> Request
Would you copy out the whole listing exactly as given?
■ ■ ■ ■ ■
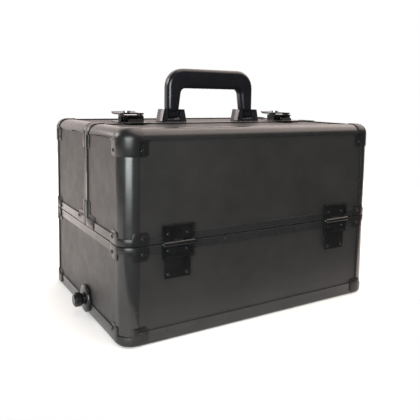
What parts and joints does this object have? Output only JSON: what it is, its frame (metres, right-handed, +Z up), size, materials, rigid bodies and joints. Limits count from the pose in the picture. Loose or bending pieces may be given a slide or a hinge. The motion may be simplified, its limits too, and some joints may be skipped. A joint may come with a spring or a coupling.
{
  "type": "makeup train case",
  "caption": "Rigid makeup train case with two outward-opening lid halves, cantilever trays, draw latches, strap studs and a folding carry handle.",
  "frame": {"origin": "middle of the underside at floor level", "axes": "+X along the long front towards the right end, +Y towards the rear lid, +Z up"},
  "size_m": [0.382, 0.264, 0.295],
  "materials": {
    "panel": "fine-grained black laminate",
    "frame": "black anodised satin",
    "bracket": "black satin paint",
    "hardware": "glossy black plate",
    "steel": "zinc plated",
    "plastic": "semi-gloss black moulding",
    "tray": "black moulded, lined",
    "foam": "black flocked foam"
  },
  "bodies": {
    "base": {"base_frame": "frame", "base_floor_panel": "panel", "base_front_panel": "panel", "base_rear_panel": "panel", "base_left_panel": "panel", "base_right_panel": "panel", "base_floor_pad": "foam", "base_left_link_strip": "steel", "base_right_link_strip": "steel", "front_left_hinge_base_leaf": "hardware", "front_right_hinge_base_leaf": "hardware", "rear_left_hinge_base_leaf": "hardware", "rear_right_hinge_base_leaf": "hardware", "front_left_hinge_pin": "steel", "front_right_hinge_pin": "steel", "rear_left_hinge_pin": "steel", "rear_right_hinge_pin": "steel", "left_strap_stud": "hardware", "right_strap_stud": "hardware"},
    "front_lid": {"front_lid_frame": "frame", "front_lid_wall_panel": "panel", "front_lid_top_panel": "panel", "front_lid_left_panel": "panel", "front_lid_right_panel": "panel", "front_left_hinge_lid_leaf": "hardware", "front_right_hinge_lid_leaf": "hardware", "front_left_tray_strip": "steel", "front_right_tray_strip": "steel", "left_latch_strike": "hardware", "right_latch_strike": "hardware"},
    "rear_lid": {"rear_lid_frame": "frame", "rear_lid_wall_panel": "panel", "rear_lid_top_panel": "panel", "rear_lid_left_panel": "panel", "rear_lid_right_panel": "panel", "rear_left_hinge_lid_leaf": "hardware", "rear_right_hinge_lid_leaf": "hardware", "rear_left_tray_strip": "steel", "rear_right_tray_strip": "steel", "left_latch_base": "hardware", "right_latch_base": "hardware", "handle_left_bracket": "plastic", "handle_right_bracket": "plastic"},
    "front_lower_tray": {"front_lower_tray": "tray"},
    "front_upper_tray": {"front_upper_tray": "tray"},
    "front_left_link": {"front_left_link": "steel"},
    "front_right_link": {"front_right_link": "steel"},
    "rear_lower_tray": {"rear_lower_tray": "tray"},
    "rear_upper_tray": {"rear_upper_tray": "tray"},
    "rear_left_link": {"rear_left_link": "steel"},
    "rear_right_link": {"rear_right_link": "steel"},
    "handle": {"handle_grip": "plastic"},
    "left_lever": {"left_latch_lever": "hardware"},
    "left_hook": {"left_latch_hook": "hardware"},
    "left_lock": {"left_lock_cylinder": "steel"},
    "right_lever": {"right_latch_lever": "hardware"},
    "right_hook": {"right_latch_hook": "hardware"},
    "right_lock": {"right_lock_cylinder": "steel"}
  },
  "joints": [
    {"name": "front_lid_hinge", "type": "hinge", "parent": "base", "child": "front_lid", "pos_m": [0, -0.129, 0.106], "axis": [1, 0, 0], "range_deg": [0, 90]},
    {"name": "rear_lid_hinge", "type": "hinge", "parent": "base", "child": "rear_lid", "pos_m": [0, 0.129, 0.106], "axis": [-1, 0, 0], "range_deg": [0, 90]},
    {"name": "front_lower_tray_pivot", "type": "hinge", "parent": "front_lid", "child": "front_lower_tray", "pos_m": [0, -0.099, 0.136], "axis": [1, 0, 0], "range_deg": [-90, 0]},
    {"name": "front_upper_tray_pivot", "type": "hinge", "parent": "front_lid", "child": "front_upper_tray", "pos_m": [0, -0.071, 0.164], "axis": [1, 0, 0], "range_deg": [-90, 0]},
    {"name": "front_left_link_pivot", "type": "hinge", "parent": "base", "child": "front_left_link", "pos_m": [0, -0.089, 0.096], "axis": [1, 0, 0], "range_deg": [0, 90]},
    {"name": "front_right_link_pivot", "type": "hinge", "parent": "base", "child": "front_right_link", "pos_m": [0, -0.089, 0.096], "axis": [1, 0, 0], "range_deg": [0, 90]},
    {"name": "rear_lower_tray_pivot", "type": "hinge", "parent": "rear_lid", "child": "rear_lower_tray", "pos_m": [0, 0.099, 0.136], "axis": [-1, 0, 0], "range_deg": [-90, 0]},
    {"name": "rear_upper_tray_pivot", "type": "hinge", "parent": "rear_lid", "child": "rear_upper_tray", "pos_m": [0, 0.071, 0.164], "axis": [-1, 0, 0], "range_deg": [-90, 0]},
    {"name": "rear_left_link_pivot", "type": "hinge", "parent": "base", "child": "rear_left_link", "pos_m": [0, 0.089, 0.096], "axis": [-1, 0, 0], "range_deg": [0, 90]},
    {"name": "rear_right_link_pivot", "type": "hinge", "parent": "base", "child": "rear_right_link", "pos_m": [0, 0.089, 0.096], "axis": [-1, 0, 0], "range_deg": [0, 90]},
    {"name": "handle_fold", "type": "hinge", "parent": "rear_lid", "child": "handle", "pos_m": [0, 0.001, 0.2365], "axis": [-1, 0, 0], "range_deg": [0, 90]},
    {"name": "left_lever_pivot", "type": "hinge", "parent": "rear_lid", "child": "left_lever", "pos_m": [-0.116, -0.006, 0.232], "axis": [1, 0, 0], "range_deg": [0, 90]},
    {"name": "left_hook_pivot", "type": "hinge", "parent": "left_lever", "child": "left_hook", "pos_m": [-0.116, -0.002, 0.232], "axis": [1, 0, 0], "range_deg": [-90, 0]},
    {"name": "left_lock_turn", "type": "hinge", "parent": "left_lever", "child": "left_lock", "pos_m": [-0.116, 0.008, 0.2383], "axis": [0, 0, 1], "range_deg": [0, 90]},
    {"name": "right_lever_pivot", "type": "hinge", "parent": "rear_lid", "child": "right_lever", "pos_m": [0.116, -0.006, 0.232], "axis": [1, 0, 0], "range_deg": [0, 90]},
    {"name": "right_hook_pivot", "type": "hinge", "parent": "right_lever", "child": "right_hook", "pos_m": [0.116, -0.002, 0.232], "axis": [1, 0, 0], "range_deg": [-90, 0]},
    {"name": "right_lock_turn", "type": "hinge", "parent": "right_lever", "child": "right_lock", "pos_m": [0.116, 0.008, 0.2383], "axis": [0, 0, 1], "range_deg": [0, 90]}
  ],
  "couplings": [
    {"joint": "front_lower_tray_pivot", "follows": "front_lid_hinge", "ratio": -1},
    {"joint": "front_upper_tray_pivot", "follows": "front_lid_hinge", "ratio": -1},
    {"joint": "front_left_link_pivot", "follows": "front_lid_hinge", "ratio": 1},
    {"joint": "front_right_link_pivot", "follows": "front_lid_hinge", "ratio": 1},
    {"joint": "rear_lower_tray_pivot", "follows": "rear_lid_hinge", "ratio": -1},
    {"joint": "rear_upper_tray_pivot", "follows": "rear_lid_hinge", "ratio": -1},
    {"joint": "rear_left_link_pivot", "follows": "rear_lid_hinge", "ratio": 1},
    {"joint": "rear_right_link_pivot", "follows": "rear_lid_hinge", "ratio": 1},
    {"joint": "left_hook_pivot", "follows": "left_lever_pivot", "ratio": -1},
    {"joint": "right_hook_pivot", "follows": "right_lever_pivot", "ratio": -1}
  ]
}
■ ■ ■ ■ ■
> Response to the exercise
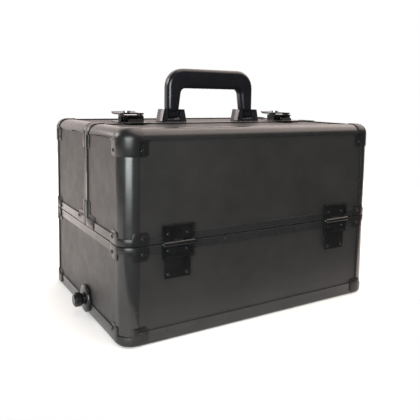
What parts and joints does this object have? Output only JSON: what it is, its frame (metres, right-handed, +Z up), size, materials, rigid bodies and joints. Limits count from the pose in the picture. Loose or bending pieces may be given a slide or a hinge. The motion may be simplified, its limits too, and some joints may be skipped. A joint may come with a spring or a coupling.
{
  "type": "makeup train case",
  "caption": "Rigid makeup train case with two outward-opening lid halves, cantilever trays, draw latches, strap studs and a folding carry handle.",
  "frame": {"origin": "middle of the underside at floor level", "axes": "+X along the long front towards the right end, +Y towards the rear lid, +Z up"},
  "size_m": [0.382, 0.264, 0.295],
  "materials": {
    "panel": "fine-grained black laminate",
    "frame": "black anodised satin",
    "bracket": "black satin paint",
    "hardware": "glossy black plate",
    "steel": "zinc plated",
    "plastic": "semi-gloss black moulding",
    "tray": "black moulded, lined",
    "foam": "black flocked foam"
  },
  "bodies": {
    "base": {"base_frame": "frame", "base_floor_panel": "panel", "base_front_panel": "panel", "base_rear_panel": "panel", "base_left_panel": "panel", "base_right_panel": "panel", "base_floor_pad": "foam", "base_left_link_strip": "steel", "base_right_link_strip": "steel", "front_left_hinge_base_leaf": "hardware", "front_right_hinge_base_leaf": "hardware", "rear_left_hinge_base_leaf": "hardware", "rear_right_hinge_base_leaf": "hardware", "front_left_hinge_pin": "steel", "front_right_hinge_pin": "steel", "rear_left_hinge_pin": "steel", "rear_right_hinge_pin": "steel", "left_strap_stud": "hardware", "right_strap_stud": "hardware"},
    "front_lid": {"front_lid_frame": "frame", "front_lid_wall_panel": "panel", "front_lid_top_panel": "panel", "front_lid_left_panel": "panel", "front_lid_right_panel": "panel", "front_left_hinge_lid_leaf": "hardware", "front_right_hinge_lid_leaf": "hardware", "front_left_tray_strip": "steel", "front_right_tray_strip": "steel", "left_latch_strike": "hardware", "right_latch_strike": "hardware"},
    "rear_lid": {"rear_lid_frame": "frame", "rear_lid_wall_panel": "panel", "rear_lid_top_panel": "panel", "rear_lid_left_panel": "panel", "rear_lid_right_panel": "panel", "rear_left_hinge_lid_leaf": "hardware", "rear_right_hinge_lid_leaf": "hardware", "rear_left_tray_strip": "steel", "rear_right_tray_strip": "steel", "left_latch_base": "hardware", "right_latch_base": "hardware", "handle_left_bracket": "plastic", "handle_right_bracket": "plastic"},
    "front_lower_tray": {"front_lower_tray": "tray"},
    "front_upper_tray": {"front_upper_tray": "tray"},
    "front_left_link": {"front_left_link": "steel"},
    "front_right_link": {"front_right_link": "steel"},
    "rear_lower_tray": {"rear_lower_tray": "tray"},
    "rear_upper_tray": {"rear_upper_tray": "tray"},
    "rear_left_link": {"rear_left_link": "steel"},
    "rear_right_link": {"rear_right_link": "steel"},
    "handle": {"handle_grip": "plastic"},
    "left_lever": {"left_latch_lever": "hardware"},
    "left_hook": {"left_latch_hook": "hardware"},
    "left_lock": {"left_lock_cylinder": "steel"},
    "right_lever": {"right_latch_lever": "hardware"},
    "right_hook": {"right_latch_hook": "hardware"},
    "right_lock": {"right_lock_cylinder": "steel"}
  },
  "joints": [
    {"name": "front_lid_hinge", "type": "hinge", "parent": "base", "child": "front_lid", "pos_m": [0, -0.129, 0.106], "axis": [1, 0, 0], "range_deg": [0, 90]},
    {"name": "rear_lid_hinge", "type": "hinge", "parent": "base", "child": "rear_lid", "pos_m": [0, 0.129, 0.106], "axis": [-1, 0, 0], "range_deg": [0, 90]},
    {"name": "front_lower_tray_pivot", "type": "hinge", "parent": "front_lid", "child": "front_lower_tray", "pos_m": [0, -0.099, 0.136], "axis": [1, 0, 0], "range_deg": [-90, 0]},
    {"name": "front_upper_tray_pivot", "type": "hinge", "parent": "front_lid", "child": "front_upper_tray", "pos_m": [0, -0.071, 0.164], "axis": [1, 0, 0], "range_deg": [-90, 0]},
    {"name": "front_left_link_pivot", "type": "hinge", "parent": "base", "child": "front_left_link", "pos_m": [0, -0.089, 0.096], "axis": [1, 0, 0], "range_deg": [0, 90]},
    {"name": "front_right_link_pivot", "type": "hinge", "parent": "base", "child": "front_right_link", "pos_m": [0, -0.089, 0.096], "axis": [1, 0, 0], "range_deg": [0, 90]},
    {"name": "rear_lower_tray_pivot", "type": "hinge", "parent": "rear_lid", "child": "rear_lower_tray", "pos_m": [0, 0.099, 0.136], "axis": [-1, 0, 0], "range_deg": [-90, 0]},
    {"name": "rear_upper_tray_pivot", "type": "hinge", "parent": "rear_lid", "child": "rear_upper_tray", "pos_m": [0, 0.071, 0.164], "axis": [-1, 0, 0], "range_deg": [-90, 0]},
    {"name": "rear_left_link_pivot", "type": "hinge", "parent": "base", "child": "rear_left_link", "pos_m": [0, 0.089, 0.096], "axis": [-1, 0, 0], "range_deg": [0, 90]},
    {"name": "rear_right_link_pivot", "type": "hinge", "parent": "base", "child": "rear_right_link", "pos_m": [0, 0.089, 0.096], "axis": [-1, 0, 0], "range_deg": [0, 90]},
    {"name": "handle_fold", "type": "hinge", "parent": "rear_lid", "child": "handle", "pos_m": [0, 0.001, 0.2365], "axis": [-1, 0, 0], "range_deg": [0, 90]},
    {"name": "left_lever_pivot", "type": "hinge", "parent": "rear_lid", "child": "left_lever", "pos_m": [-0.116, -0.006, 0.232], "axis": [1, 0, 0], "range_deg": [0, 90]},
    {"name": "left_hook_pivot", "type": "hinge", "parent": "left_lever", "child": "left_hook", "pos_m": [-0.116, -0.002, 0.232], "axis": [1, 0, 0], "range_deg": [-90, 0]},
    {"name": "left_lock_turn", "type": "hinge", "parent": "left_lever", "child": "left_lock", "pos_m": [-0.116, 0.008, 0.2383], "axis": [0, 0, 1], "range_deg": [0, 90]},
    {"name": "right_lever_pivot", "type": "hinge", "parent": "rear_lid", "child": "right_lever", "pos_m": [0.116, -0.006, 0.232], "axis": [1, 0, 0], "range_deg": [0, 90]},
    {"name": "right_hook_pivot", "type": "hinge", "parent": "right_lever", "child": "right_hook", "pos_m": [0.116, -0.002, 0.232], "axis": [1, 0, 0], "range_deg": [-90, 0]},
    {"name": "right_lock_turn", "type": "hinge", "parent": "right_lever", "child": "right_lock", "pos_m": [0.116, 0.008, 0.2383], "axis": [0, 0, 1], "range_deg": [0, 90]}
  ],
  "couplings": [
    {"joint": "front_lower_tray_pivot", "follows": "front_lid_hinge", "ratio": -1},
    {"joint": "front_upper_tray_pivot", "follows": "front_lid_hinge", "ratio": -1},
    {"joint": "front_left_link_pivot", "follows": "front_lid_hinge", "ratio": 1},
    {"joint": "front_right_link_pivot", "follows": "front_lid_hinge", "ratio": 1},
    {"joint": "rear_lower_tray_pivot", "follows": "rear_lid_hinge", "ratio": -1},
    {"joint": "rear_upper_tray_pivot", "follows": "rear_lid_hinge", "ratio": -1},
    {"joint": "rear_left_link_pivot", "follows": "rear_lid_hinge", "ratio": 1},
    {"joint": "rear_right_link_pivot", "follows": "rear_lid_hinge", "ratio": 1},
    {"joint": "left_hook_pivot", "follows": "left_lever_pivot", "ratio": -1},
    {"joint": "right_hook_pivot", "follows": "right_lever_pivot", "ratio": -1}
  ]
}